As a heinous example, we often get single American men (usually blues teachers) approaching non-organisers with a ‘deal’ where they fly to Australia if the local person organises a gig.
This generally makes experienced organisers pretty uncomfortable, and it can exploit inexperienced people who don’t know how to say no, or feel flattered. These guys often arrive acting as though they’re literally a great white savour bringing dance to the colonies. When they really aren’t very great dancers and aren’t good teachers. They often do a bunch of gigs in the region, which tells me they don’t have any/many regular bookings, and have a wide open schedule with no local business or teaching commitments. All this stuff is mighty suspicious, and we often find out later they weren’t on the right visa, were sexually inappropriate, and did things like buy or use drugs inappropriately or illegally, borrowed money from dancers, or used dancers for their homes or resources.

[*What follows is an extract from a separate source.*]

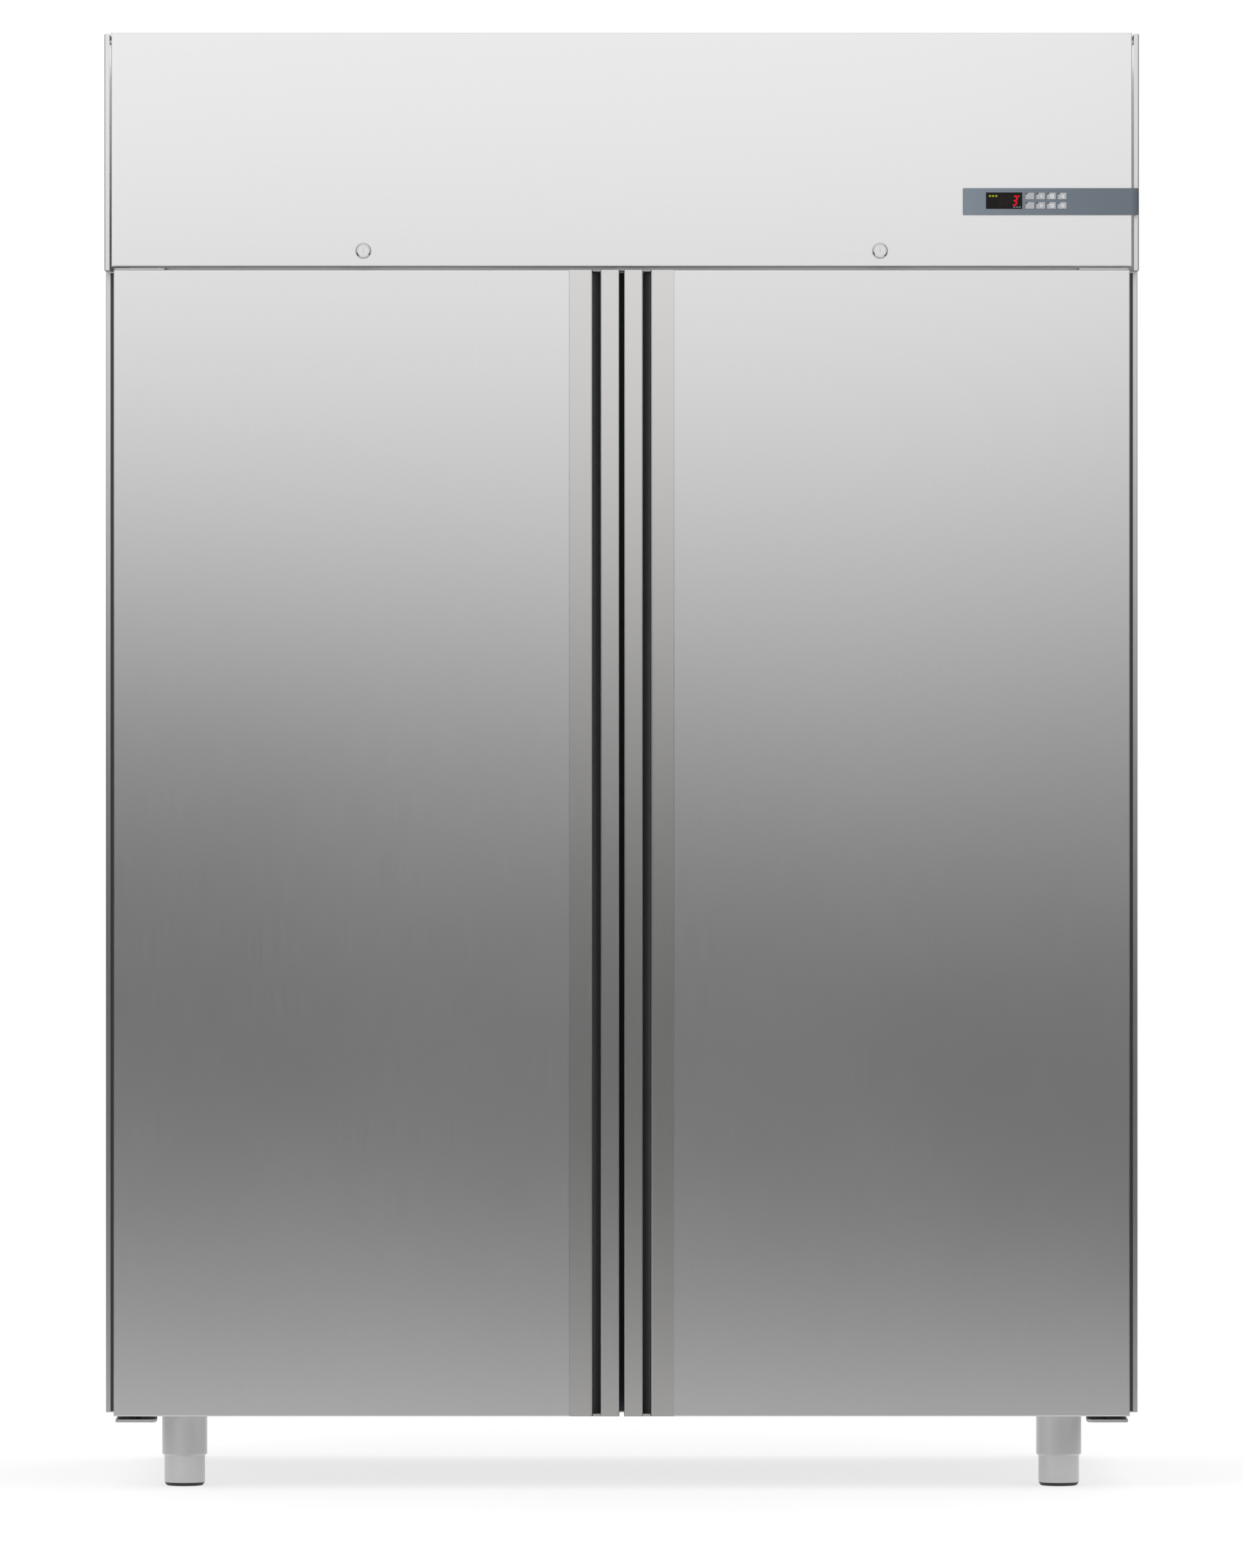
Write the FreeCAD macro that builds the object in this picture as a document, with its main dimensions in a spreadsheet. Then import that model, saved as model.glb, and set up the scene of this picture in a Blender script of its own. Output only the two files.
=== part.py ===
"""A two-door reach-in refrigerator: foamed stainless cabinet, two hinged doors, and a cooling unit on top.

Lengths are in millimetres. X runs across the front, +Y to the back and +Z up; the origin is the middle of
the footprint on the floor. The left half is drawn, and what is the same on the right is its mirror image.
"""
import FreeCAD
import Part
import Sketcher
import math
import os
from FreeCAD import Placement, Rotation, Vector

doc = FreeCAD.newDocument("ReachInRefrigerator")
sheet = doc.addObject("Spreadsheet::Sheet", "Sizes")


# ------------------------------------------------------------------------------------ sizes
class Size:
    """A length that keeps both its number and the sheet expression that gives it."""

    def __init__(self, value, text):
        self.value = value
        self.text = text

    def __add__(self, other):
        other = size(other)
        return Size(self.value + other.value, f"({self.text} + {other.text})")

    def __radd__(self, other):
        return size(other) + self

    def __sub__(self, other):
        other = size(other)
        return Size(self.value - other.value, f"({self.text} - {other.text})")

    def __rsub__(self, other):
        return size(other) - self

    def __mul__(self, number):
        return Size(self.value * number, f"({self.text} * {number})")

    def __truediv__(self, number):
        return Size(self.value / number, f"({self.text} / {number})")

    def __neg__(self):
        return Size(-self.value, f"(0 - {self.text})")


def size(value):
    """The value itself if it is a Size, else a Size for a plain number."""
    return value if isinstance(value, Size) else Size(value, f"({value})")


class Sizes:
    """The driving dimensions, each a cell of the sheet with an alias."""

    def __init__(self, **values):
        for row, (alias, value) in enumerate(values.items(), start=1):
            sheet.set(f"A{row}", alias)
            sheet.set(f"B{row}", str(value))
            sheet.setAlias(f"B{row}", alias)
            setattr(self, alias, Size(value, f"Sizes.{alias}"))


s = Sizes(
    # the whole cabinet
    cabinet_width=1440,
    cabinet_depth=800,
    cabinet_height=2026,
    floor_gap=105,
    hood_height=329.1,
    skin=1,
    wall=60,
    soft_gap=0.5,
    case_flange=6.5,
    case_end_flange=1.5,
    breaker_thickness=3.5,
    post_width=60,
    post_depth=40,
    post_fin=4,
    # the doors
    lock_proud=4,
    door_reveal=13.9,
    door_gap=6.4,
    door_drop=2,
    door_headroom=0.4,
    door_thickness=58,
    bend_radius=1.5,
    edge_bend=0.9,
    gasket_depth=9,
    gasket_width=16,
    gasket_margin=18,
    gasket_hinge_margin=23,
    gasket_free_margin=4,
    pan_rise=14,
    pan_inset=66,
    pan_free_inset=42,
    pan_end_inset=86,
    pan_sheet=2,
    pan_corner=4,
    # the pull handle, as depths behind the face of the door and widths from its free edge
    lip_width=26.2,
    lip_return=4.5,
    groove_width=10.6,
    groove_depth=14,
    recess_depth=28,
    recess_floor=25,
    strip_width=32.6,
    strip_step=1.2,
    handle_sheet=2,
    lip_bend=2.5,
    strip_bend=4,
    cap_thickness=1.8,
    cap_foot=3.3,
    # the door hinges
    pivot_inset=17.1,
    pivot_setback=30,
    pin_radius=5,
    running_gap=0.05,
    bush_radius=8,
    bush_flange_radius=13,
    bush_depth=18,
    pin_spare=3,
    bracket_gap=0.2,
    bracket_drop=4.5,
    bracket_sheet=4,
    bracket_width=56,
    bracket_tail=60,
    bracket_corner=8,
    bracket_riser_gap=2.5,
    top_plate_width=72,
    top_plate_sheet=1.8,
    top_plate_tail=80,
    # legs and feet
    leg_radius=31.6,
    leg_wall=1.5,
    leg_chamfer=2.8,
    leg_foot=42,
    leg_collar=12,
    leg_plate_radius=35,
    leg_plate_sheet=3,
    leg_front_inset=108,
    leg_front_setback=51.5,
    leg_rear_inset=83,
    leg_rear_setback=70,
    foot_radius=28.5,
    foot_height=80,
    glide_height=3.5,
    glide_radius=24.5,
    # the unit compartment
    panel_reveal=10.8,
    panel_gap=4.4,
    panel_return=20,
    hood_setback=16,
    hood_flange=7.4,
    hood_bend=3,
    panel_pivot_depth=24,
    panel_pivot_drop=12,
    panel_pin_radius=3,
    panel_ear=3,
    panel_ear_margin=8,
    grille_setback=19,
    louvre_length=90,
    louvre_column=126,
    louvre_height=8,
    louvre_pitch=22,
    louvre_margin=60,
    # locks
    lock_shift=4.35,
    lock_rise=26.3,
    lock_radius=11,
    rim_face=8.8,
    rim_shoulder=10.4,
    rim_dome=1.2,
    rim_edge=3,
    plug_radius=7.3,
    barrel_radius=9.5,
    barrel_length=24,
    cam_length=34,
    cam_width=10,
    cam_sheet=2,
    cam_spare=3,
    keyway_width=1.2,
    keyway_height=8,
    keyway_depth=1.5,
    # controller
    bezel_length=244,
    bezel_wrap=8.9,
    bezel_corner=1.2,
    bezel_edge=0.6,
    bezel_low=75.9,
    bezel_height=37.2,
    bezel_thickness=3.5,
    display_inset=57.2,
    display_lift=1.1,
    display_width=50.6,
    display_height=23,
    display_sink=0.3,
    display_sheet=1.5,
    button_inset=92.9,
    button_pitch=14.95,
    button_row=13.1,
    button_width=12.5,
    button_height=9.7,
    button_proud=0.5,
    button_gap=0.25,
    button_flange=0.6,
    button_flange_sheet=1,
    window_margin=4,
    controller_margin=6,
    controller_depth=30,
    controller_well=5,
    # cooling unit
    base_sheet=1.5,
    base_lip=14,
    base_lip_depth=32,
    base_lip_inset=89.2,
    fan_radius=98,
    fan_gap=3,
    hub_radius=28,
    hub_length=24,
    blade_sheet=1.6,
    blade_chord=56,
    blade_pitch=28,
    fan_motor_radius=38,
    fan_motor_length=55,
    condenser_width=320,
    condenser_height=250,
    condenser_thickness=60,
    condenser_setback=146,
    condenser_lift=14,
    shroud_depth=52,
    compressor_inset=205,
    compressor_setback=456,
    compressor_radius=88,
    compressor_height=180,
    shell_foot=14,
    shell_rise=18,
    shell_shoulder=60,
    shell_crown=30,
    shell_top=8,
    shell_blend=6,
    compressor_plate=3,
    grommet_height=16,
    grommet_radius=11,
    grommet_spread=70,
    electrical_inset=100,
    electrical_width=180,
    electrical_depth=120,
    electrical_height=130,
    gland_inset=160,
    gland_rise=70,
    gland_bore=4.25,
    gland_radius=9,
    gland_nut_radius=13,
    gland_length=20,
    gland_nut=6,
    gland_chamfer=1,
    pipe_radius=4.8,
    liquid_radius=3.2,
    drier_radius=11,
    drier_length=110,
    pipe_hole=20,
    pipe_bend=16.8,
    port_drop=75,
    port_reach=50,
    suction_reach=60,
    line_inset=30,
    drier_gap=20,
    drier_side=50,
    # inside
    evaporator_width=500,
    evaporator_depth=284,
    evaporator_height=110,
    coil_depth=70,
    coil_margin=16,
    evaporator_fan_radius=92,
    duct_width=240,
    duct_depth=20,
    lamp_length=560,
    lamp_width=26,
    lamp_height=12,
    upright_width=24,
    upright_depth=12,
    upright_sheet=2,
    upright_slot=14,
    upright_slot_height=5,
    upright_pitch=75,
    upright_front=68,
    upright_rear=90,
    runner_sheet=2,
    runner_leg=20,
    runner_first=330,
    runner_pitch=345,
    shelf_gap=3,
    shelf_front=50,
    shelf_rear=62,
    frame_wire=3.5,
    shelf_wire=2,
    shelf_wire_pitch=30,
    wire_weld=0.6,
)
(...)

I’ve noticed, working with Korean organisers, that there are cultural differences that are hard to discover until you’ve tripped over them. Even just working with translators requires a particular set of teaching skills and personality.
So research the dance and culture of new countries and scenes before you go there. And go to a scene to dance as a punter before you start trying to get gigs there.
-> so maybe talking about general dance stuff with organisers, casually saying that you like the sound of scene X in their city, and are interested in traveling more is ok.